If there's one thing we believe around these parts, it's that just about everyone can come together over a beer. This year, we've interviewed people from the world of music, entertainment, food, and even politics, and about nearly every topic you could imagine, from tattooing Ariana Grande to, uh, eating possum. (More on that below.) A mixed bag, to be sure—but the one constant is beer.
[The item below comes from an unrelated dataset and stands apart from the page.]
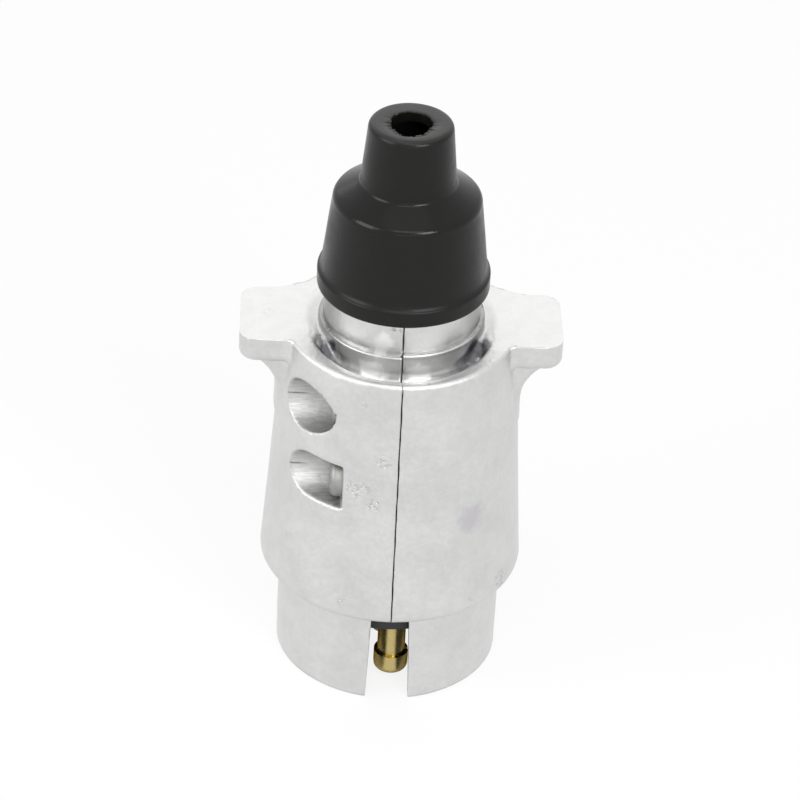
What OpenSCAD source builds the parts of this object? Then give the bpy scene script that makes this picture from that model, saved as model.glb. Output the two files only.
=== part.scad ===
// Seven-pin trailer plug, standing on the rim of its nose with the cable end up.
// The origin is the centre of the nose rim, +Z runs along the plug, the key slot
// faces -Y, and the casting is split into a left and a right half at X = 0.

/* [Nose] */
// Outer diameter of the round nose that enters the socket
nose_d = 39; // [38:0.1:40]
// Wall of the nose
nose_wall = 2.4; // [1.8:0.1:3]
// Height of the nose below the body
nose_h = 18.9; // [18:0.1:22]
// Width of the key slot where it meets the body
key_w = 6.4; // [5:0.1:8]
// How much wider the key slot is at the rim
key_draft = 1.1; // [0:0.1:1.5]

/* [Body] */
// Largest diameter of the body, just above the nose
belly_d = 45.7; // [44:0.1:50]
// Width of the rim in front of the recess round the neck
rim_w = 1.5; // [1.3:0.1:3]
// How far the rim falls from the ears to the front and to the back
rim_fall = 0.6; // [0.1:0.1:1]
// Height of the top plane above the body's lower edge
body_h = 48; // [44:0.2:56]
// Rounding of the body's lower edge
step_round = 1.6; // [0.6:0.1:2.4]
// Rounding of the body's top edge
rim_round = 1.2; // [0.4:0.1:2]
// Wall around the wiring chamber
body_wall = 2.6; // [2:0.1:3.2]
// Width of the recess between the neck and an ear
dish_w = 1.45; // [1:0.05:2.4]
// How much wider the recess is in front of the neck and behind it
dish_reach = 3; // [0.5:0.1:3]
// Depth of the recess around the neck
dish_depth = 3.6; // [2:0.1:4.5]
// Gap between the two halves
seam_gap = 0.2; // [0.1:0.05:0.4]

/* [Ears] */
// Distance across the two ears
ear_span = 54.6; // [52:0.2:60]
// Width of an ear from front to back
ear_w = 16.6; // [12:0.2:18]
// How far behind the middle of the plug the ears sit
ear_shift = 0.6; // [0:0.1:1]
// Thickness of an ear
ear_t = 4.8; // [3:0.1:6]
// Corner radius of an ear in plan
ear_corner = 3; // [1:0.1:4]
// Blend between the back edge of an ear and the body
ear_blend = 4; // [1:0.1:5]
// Width of the web under an ear
web_w = 14.6; // [6:0.2:15]
// How far the web reaches out under the ear
web_reach = 6; // [2:0.1:7]
// How far down the body the web runs
web_drop = 12; // [5:0.5:16]

/* [Neck] */
// Diameter of the spigot that the boot grips
spigot_d = 23; // [21:0.1:24]
// Length of the spigot
spigot_h = 11; // [9:0.2:12]
// Wall of the spigot
spigot_wall = 2; // [1.4:0.1:3]
// Depth of the spigot's retaining groove
groove_depth = 0.6; // [0.3:0.05:0.8]
// How much further out the neck stands than the spigot
neck_step = 1.8; // [1.4:0.05:2.2]
// How much further out the lower band stands than the neck
band_step = 0.75; // [0.5:0.05:1.2]
// Height of the lower band's ledge above the top plane
band_rise = 1.75; // [0:0.05:2.4]
// How much lower the ledge was cast on the left half
ledge_drop = 0.55; // [0:0.05:0.8]
// Height of the neck's shoulder above the top plane
neck_rise = 10.3; // [9:0.1:12]
// Height of the cable grip ribs inside the neck
grip_rib = 0.9; // [0.4:0.1:1.6]
// Number of cable grip ribs
grip_count = 3; // [1:1:4]

/* [Boot] */
// Wall of the boot's rim band over the neck
boot_rim_wall = 1.3; // [1.1:0.05:2.4]
// Height of the boot's rim band
boot_rim_h = 3.3; // [2:0.1:5]
// Height of the boot above the neck's shoulder
boot_rise = 28; // [26:0.2:32]
// Overlap of the boot over the neck below its shoulder
boot_skirt = 2.9; // [2:0.1:4]
// Wall over the neck, just above the rim band
boot_low_wall = 0.7; // [0.6:0.05:1]
// How much further out the boot's shoulder stands than the spigot
boot_high_wall = 1.05; // [0.8:0.05:1.5]
// Radius of the boot's round shoulder
boot_shoulder = 2.6; // [1.8:0.1:3]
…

That's the whole premise of our "Having a Beer with" series: To get a little highbrow for a minute, sharing a beer with someone flattens many of our differences. (After all, "who would you rather have a beer with?" is a common polling question during election cycles.) As some of our sober interviewees can attest, booze isn't necessarily part of the equation—it's just the act of sharing a common experience that makes this magic happen.
Here are some of the best quotes from our favorite interviews this year.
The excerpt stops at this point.